Below are other features of high-interest savings accounts:
Availability: High-yield savings accounts are offered by some brick-and-mortar banks and credit unions but are most commonly available at online-only banks
Fees: High-interest savings accounts may or may not have monthly maintenance fees like other bank accounts. In some cases, the fee may be waived if you maintain a certain account balance or meet certain conditions, such as signing up for electronic statements.
Opening deposit requirements: It’s possible to open a high-yield savings account with $0 at some online banks, however, some financial institutions may require an initial deposit of $100 or more.
Minimum balance requirements: Generally, you can find online high-yield savings accounts that don’t require you to maintain a certain balance. However, some financial institutions gear their high-yield savings products toward customers who can maintain very high balances, like $50,000 or more. Interest rates on these types of high-yield savings accounts may be offered on balance tiers, with higher balances earning incrementally higher APYs.
Protections: High-yield savings accounts at banks backed by the Federal Deposit Insurance Corporation (FDIC) and credit unions insured by the National Credit Union Administration (NCUA) guarantee your deposits up to $250,000 per account owner, per account type. This means if the bank or credit union closes its doors because it can’t meet its financial obligations, you could get up to $250,000 of your money returned for each account ownership type.
Benefits of a high-yield savings account
Here are some of the advantages of opening a high-interest savings account:
1. Earn more on your savings.
Earning a higher-than-average APY means your money works harder for you. For example, let’s say you put $10,000 in a traditional savings account earning a 0.30% interest rate compounded daily. After 12 months, your savings would have earned $30.04 in interest.
Now let’s say you found a high-yield savings account offering a much higher 3.5% interest rate compounded daily. If you made no other deposits, that $10,000 could grow by $356.18 after 12 months. This amount of money could be enough to cover a few bills or a couple of trips to the grocery store.
2. Open your account easily, online.
Generally, high-yield savings accounts can be opened online in just a few minutes, and you can connect an external account for easy money transfers. When opening an account, financial institutions typically ask for basic information like your name, address, Social Security number or tax identification number.
3. Access your money quickly.
Saving in a high-yield savings account compared to a brokerage (investment) account means you can access your money quickly. Maybe your tire goes flat on your car, and you need $500 fast to make for the repair.
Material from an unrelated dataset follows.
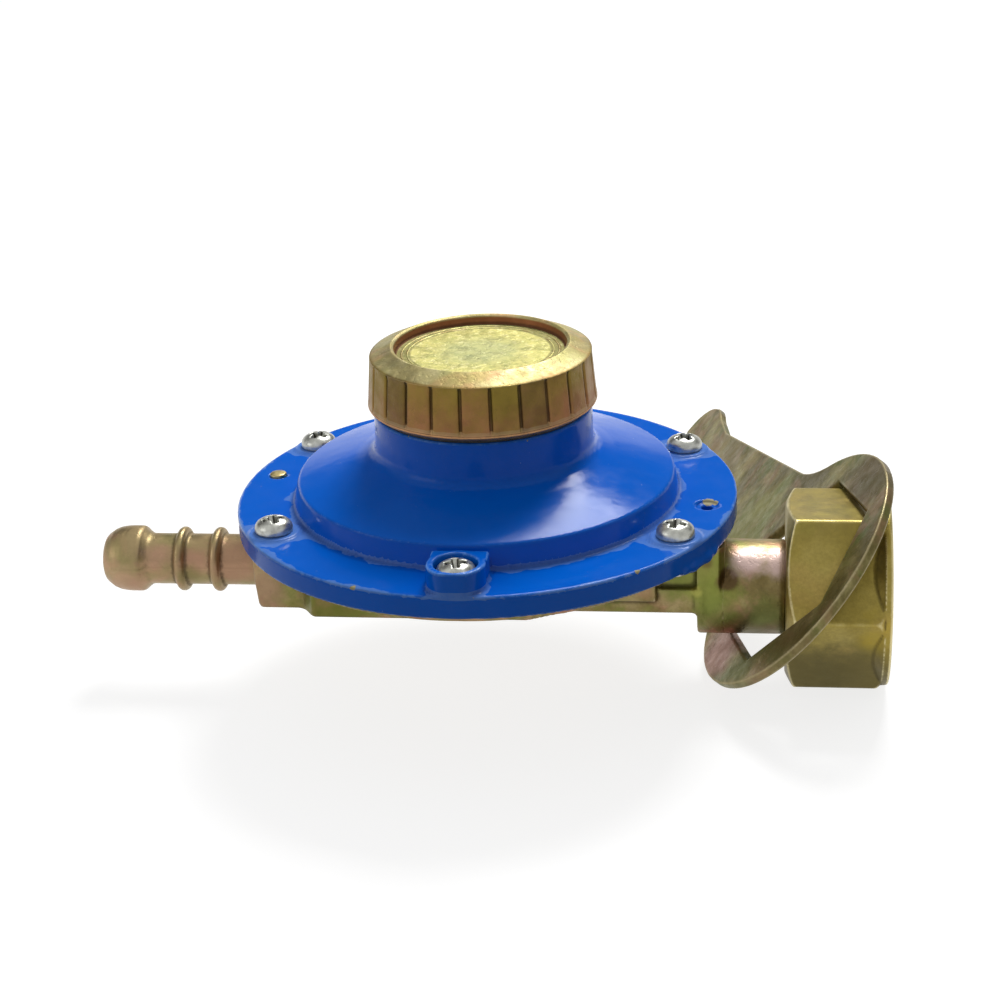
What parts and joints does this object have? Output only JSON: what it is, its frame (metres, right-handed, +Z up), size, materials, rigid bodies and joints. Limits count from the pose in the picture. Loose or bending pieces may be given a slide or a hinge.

While there may be limitations on the number or amount of withdrawals you can make per month, you can reasonably expect to be able to quickly access your money by transferring cash from your savings into a connected checking account to make the withdrawal.
Disadvantages of high-yield savings accounts
Here are a few of the minor drawbacks of a high-interest savings account.
Availability is limited.
High-yield savings accounts aren’t offered by all traditional banks. So, if your current brick-and-mortar bank or credit union doesn’t have this type of account, you’d have to go through the process of opening an account and transferring funds to a new financial institution. Also, many high-yield options are often online-only accounts without in-person customer service. If you prefer banking face-to-face with a teller, online-only banking might not be right for you.
Accounts may have minimum balance requirements.
High-yield savings accounts may require that you maintain a certain balance to avoid fees or to earn the highest APY. If the account charges fees, that cost can eat into the interest you earn from the account.
APYs are variable.
APYs on savings accounts are variable, not fixed, so the return you’ll see over a year isn’t guaranteed.
In a climate where savings rates are projected to increase, this can actually benefit you because your rate will rise as market rates rise.
However, in an environment where rates are projected to fall, APYs on savings accounts can also trend downward. In this scenario, certificates of deposit (CDs) are a way to lock in a high yield. CD accounts put your money into an account for a preset term during which you receive a fixed amount of interest.
How do high-yield savings accounts compare to regular savings accounts?
Traditional savings accounts and high-yield savings accounts are generally similar aside from the APY offered. However, one other differentiator is high-yield savings accounts may be online-only accounts where you don’t have access to branches for in-person customer service.
Larger brick-and-mortar banks with locations nationwide that do offer high-yield savings accounts may require a higher balance to earn a higher APY.
What to look for in a high-interest savings account
When shopping for a new savings account, the first factor to consider is APY followed by the monthly maintenance fee or any other fees that may be charged.
Next, compare opening deposit requirements across different accounts at different financial institutions to see what meets your needs.
Then, review account features (such as its smartphone app, budgeting, or automated savings tools) to see if the account has the financial tools you’re looking for.
Finally, check customer reviews to determine what other customers have to say.
The bottom line
Comparing high-yield savings accounts is the best way to find one with fees and balance requirements that meet your needs. And keep in mind that high-yield savings accounts are just one of several places you can hold your savings. For money you don’t need access to right away, Certificates of Deposit accounts may provide a higher interest rate when you lock into a term.
Depending on when you need the money, it’s prudent to have a mix of investments for different savings goals. Savings for everyday expenses and “rainy day” emergencies are better off left in liquid savings accounts, such as high-yield savings accounts, while money you won’t need to tap into for years or decades could be considered for other types of accounts.